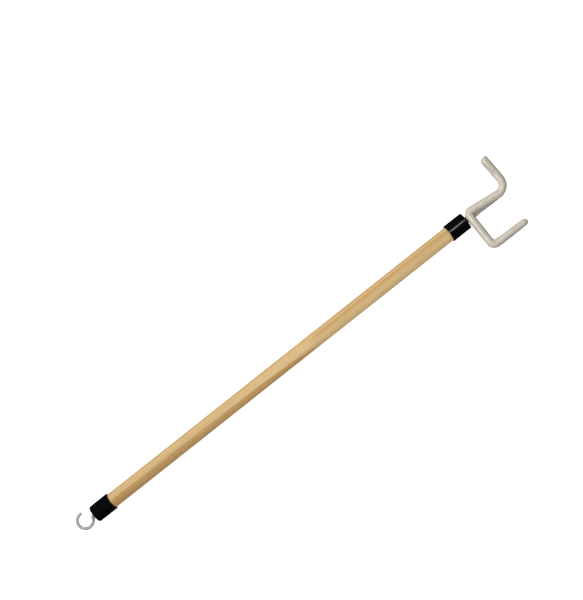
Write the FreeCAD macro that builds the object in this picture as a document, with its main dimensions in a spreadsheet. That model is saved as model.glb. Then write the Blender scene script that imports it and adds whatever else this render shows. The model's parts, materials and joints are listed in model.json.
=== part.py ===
import FreeCAD, Part
import Sketcher
import math
import os

# A dressing stick: a wooden dowel with a coated push-and-pull hook at one end and a wire hook at the other.
# It is drawn straight along X, push-and-pull hook at +X, with the dowel's middle at the origin.
# It is then rolled about X until both caps and the push arm touch the table, which is Z = 0.

SIZES = [
    ("dowel_diameter", 19.05),
    ("dowel_length", 571.5),
    ("dowel_end_chamfer", 1.5),
    ("upper_cap_length", 27.0),
    ("lower_cap_length", 28.0),
    ("cap_wall", 1.7),
    ("cap_end_wall", 1.5),
    ("cap_inner_round", 1.4),
    ("upper_cap_end_round", 1.6),
    ("lower_cap_end_round", 2.4),
    ("cap_rim_round", 0.6),
    # the push-and-pull hook: distances from the cap's end along X, and from the dowel's axis along Y
    ("rod_diameter", 6.35),
    ("rod_gap", 0.1),
    ("crossbar_reach", 6.1),
    ("corner_offset", 6.5),
    ("push_offset", 45.2),
    ("push_reach", 57.9),
    ("pull_reach", 63.8),
    ("pull_offset", 47.5),
    ("leg_slant", 7.5),
    ("pull_lean", 2.6),
    ("push_bend", 6.7),
    ("corner_bend", 5.5),
    ("pull_bend", 13.0),
    ("shank_reach", 47.0),
    # the dipped skin
    ("coat_diameter", 10.1),
    ("pull_coat_diameter", 10.6),
    ("shank_coat_diameter", 9.2),
    ("coat_end_cover", 2.0),
    ("push_tip_length", 7.5),
    ("coat_end_round", 3.2),
    # how far below the dowel's axis the pull coat ends on the crossbar
    ("coat_meeting_offset", 8.0),
    # how far the push coat runs into the pull coat
    ("coat_overlap", 4.0),
    # the welds
    ("weld_radius", 3.0),
    ("weld_end_round", 2.0),
    ("seam_weld_length", 14.0),
    ("seam_weld_reach", 40.0),
    # the wood screws
    ("shank_screw_depth", 38.0),
    ("shank_screw_pitch", 2.8),
    ("shank_screw_root", 4.6),
    ("shank_screw_crest", 6.2),
    ("wire_screw_depth", 18.0),
    ("wire_screw_pitch", 1.7),
    ("wire_screw_root", 3.0),
    ("wire_screw_crest", 4.2),
    ("screw_plain_length", 3.0),
    ("screw_point_length", 4.0),
    ("screw_point_diameter", 0.6),
    # the wire hook: its ring's centre from the cap's end along X, and from the dowel's axis along Y
    ("wire_diameter", 4.3),
    ("ring_diameter", 19.5),
    ("ring_reach", 12.4),
    ("ring_offset", 1.3),
    ("neck_bend", 3.0),
    ("ring_end_angle", 80.0),
]

PARTS_FOLDER = "parts"
TOLERANCE = 1e-4
# the ridge of a wood screw: how far it sinks into the root, and its half width as a share of the pitch
RIDGE_SINK = 0.96
RIDGE_HALF_WIDTH = 0.28
HELIX_BY_PITCH_AND_HEIGHT = 0
# how a sketch numbers a curve's points, its origin and its own X axis
START = 1
END = 2
CENTRE = 3
ORIGIN = -1
X_AXIS = -1


class Size:
    """A number that remembers the spreadsheet formula it comes from."""

    def __init__(self, value, formula):
        self.value = value
        self.formula = formula

    def __add__(self, other):
        return Size(self.value + number(other), f"({self.formula} + {formula(other)})")

    def __sub__(self, other):
        return Size(self.value - number(other), f"({self.formula} - {formula(other)})")

    def __mul__(self, other):
        return Size(self.value * number(other), f"({self.formula} * {formula(other)})")

    def __truediv__(self, other):
        return Size(self.value / number(other), f"({self.formula} / {formula(other)})")

    def __neg__(self):
        return Size(-self.value, f"(-1 * {self.formula})")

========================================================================

Task details –
Reproduce all data above, unchanged.

Complete response –
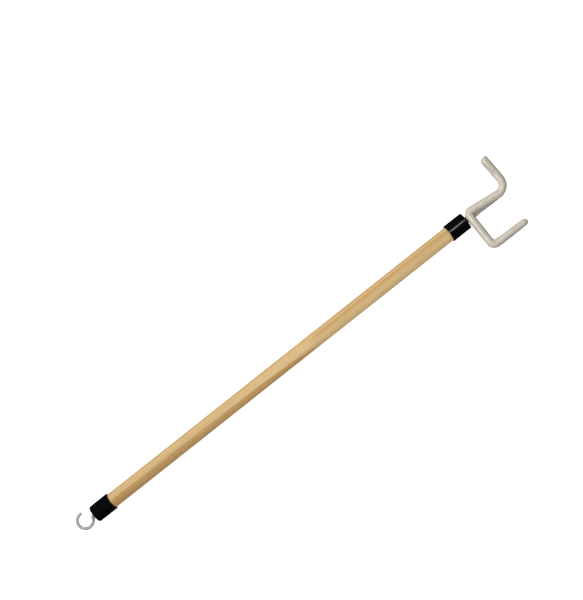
Write the FreeCAD macro that builds the object in this picture as a document, with its main dimensions in a spreadsheet. That model is saved as model.glb. Then write the Blender scene script that imports it and adds whatever else this render shows. The model's parts, materials and joints are listed in model.json.
=== part.py ===
import FreeCAD, Part
import Sketcher
import math
import os

# A dressing stick: a wooden dowel with a coated push-and-pull hook at one end and a wire hook at the other.
# It is drawn straight along X, push-and-pull hook at +X, with the dowel's middle at the origin.
# It is then rolled about X until both caps and the push arm touch the table, which is Z = 0.

SIZES = [
    ("dowel_diameter", 19.05),
    ("dowel_length", 571.5),
    ("dowel_end_chamfer", 1.5),
    ("upper_cap_length", 27.0),
    ("lower_cap_length", 28.0),
    ("cap_wall", 1.7),
    ("cap_end_wall", 1.5),
    ("cap_inner_round", 1.4),
    ("upper_cap_end_round", 1.6),
    ("lower_cap_end_round", 2.4),
    ("cap_rim_round", 0.6),
    # the push-and-pull hook: distances from the cap's end along X, and from the dowel's axis along Y
    ("rod_diameter", 6.35),
    ("rod_gap", 0.1),
    ("crossbar_reach", 6.1),
    ("corner_offset", 6.5),
    ("push_offset", 45.2),
    ("push_reach", 57.9),
    ("pull_reach", 63.8),
    ("pull_offset", 47.5),
    ("leg_slant", 7.5),
    ("pull_lean", 2.6),
    ("push_bend", 6.7),
    ("corner_bend", 5.5),
    ("pull_bend", 13.0),
    ("shank_reach", 47.0),
    # the dipped skin
    ("coat_diameter", 10.1),
    ("pull_coat_diameter", 10.6),
    ("shank_coat_diameter", 9.2),
    ("coat_end_cover", 2.0),
    ("push_tip_length", 7.5),
    ("coat_end_round", 3.2),
    # how far below the dowel's axis the pull coat ends on the crossbar
    ("coat_meeting_offset", 8.0),
    # how far the push coat runs into the pull coat
    ("coat_overlap", 4.0),
    # the welds
    ("weld_radius", 3.0),
    ("weld_end_round", 2.0),
    ("seam_weld_length", 14.0),
    ("seam_weld_reach", 40.0),
    # the wood screws
    ("shank_screw_depth", 38.0),
    ("shank_screw_pitch", 2.8),
    ("shank_screw_root", 4.6),
    ("shank_screw_crest", 6.2),
    ("wire_screw_depth", 18.0),
    ("wire_screw_pitch", 1.7),
    ("wire_screw_root", 3.0),
    ("wire_screw_crest", 4.2),
    ("screw_plain_length", 3.0),
    ("screw_point_length", 4.0),
    ("screw_point_diameter", 0.6),
    # the wire hook: its ring's centre from the cap's end along X, and from the dowel's axis along Y
    ("wire_diameter", 4.3),
    ("ring_diameter", 19.5),
    ("ring_reach", 12.4),
    ("ring_offset", 1.3),
    ("neck_bend", 3.0),
    ("ring_end_angle", 80.0),
]

PARTS_FOLDER = "parts"
TOLERANCE = 1e-4
# the ridge of a wood screw: how far it sinks into the root, and its half width as a share of the pitch
RIDGE_SINK = 0.96
RIDGE_HALF_WIDTH = 0.28
HELIX_BY_PITCH_AND_HEIGHT = 0
# how a sketch numbers a curve's points, its origin and its own X axis
START = 1
END = 2
CENTRE = 3
ORIGIN = -1
X_AXIS = -1


class Size:
    """A number that remembers the spreadsheet formula it comes from."""

    def __init__(self, value, formula):
        self.value = value
        self.formula = formula

    def __add__(self, other):
        return Size(self.value + number(other), f"({self.formula} + {formula(other)})")

    def __sub__(self, other):
        return Size(self.value - number(other), f"({self.formula} - {formula(other)})")

    def __mul__(self, other):
        return Size(self.value * number(other), f"({self.formula} * {formula(other)})")

    def __truediv__(self, other):
        return Size(self.value / number(other), f"({self.formula} / {formula(other)})")

    def __neg__(self):
        return Size(-self.value, f"(-1 * {self.formula})")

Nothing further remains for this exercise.